Here's a little insight into the world of games journalism for you. When previewing a game based on a presentation at a press event especially if that game is a sequel you can normally count the number of important pieces of information you need to convey on the fingers of one hand.
The rest of your word count will be fleshed out with writerly "impressions", historical context, jokes, quotes from the International Brand Manager, a contrived introduction and, if you're feeling brave, a little light analysis. Stick "We'll just have to see how things turn out when it's released later this year" on the end. Job done.
Things are going to be different with this preview of Rock Band 3. Apologies if it reads like a laundry list I had to be restrained from using bullet points but it's out in a couple of weeks and this is no time for fripperies.
That's because Rock Band 3 is an astonishingly feature-packed and comprehensive piece of software (and, for that matter, hardware). Harmonix, admitting Rock Band 2 was just "polish" and "we haven't done a series update since the first game", has thought of everything you could possibly want, and a few things you would never have dreamed of. It's spent three years putting the game together and more money on it than on any previous project. Rock Band 3 is immense. It is the όber music game.
I've wasted too many words already. We've got work to do.
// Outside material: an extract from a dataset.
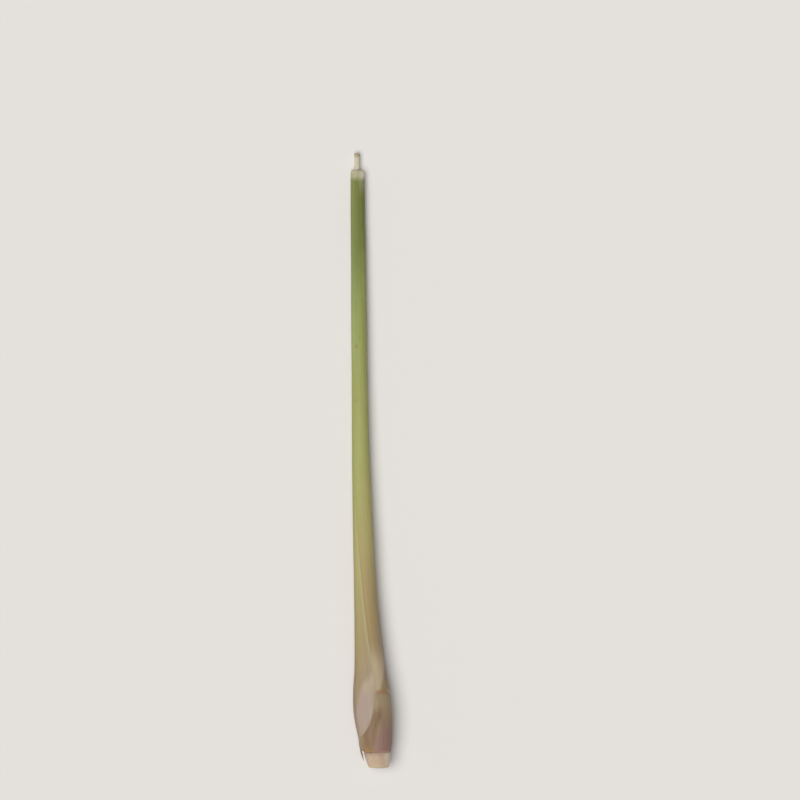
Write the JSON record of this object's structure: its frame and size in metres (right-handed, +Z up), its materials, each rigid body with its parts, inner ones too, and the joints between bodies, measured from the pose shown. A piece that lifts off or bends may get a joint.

Songs? There are 83 new ones on the disc, covering dadrock classics (Bohemian Rhapsody, Freebird), metal past and present (Slipknot, Dio) and a spot of pop dilettantism (Amy Winehouse, Roxette's The Look).
Rock Band 3 is backwards-compatible with the entire Rock Band library, supporting disc import from the two previous games and, of course, the store. That's 2000 songs at launch, then. Two thousand.
Bring on the Billy Joel back catalogue.
Instruments? The headlines are the new keyboard, the 100-button Pro guitar, the real guitar (yes, an actual functioning electric guitar that also works as a game controller), a Pro drum kit with three cymbals, MIDI instrument support, three-part vocal harmonies and compatibility with all legacy equipment ever released for Rock Band and its sire and rival, the Guitar Hero series. More on most of this later, but for now let's point out that 63 of the new songs feature a keyboard part and all of them support Pro mode.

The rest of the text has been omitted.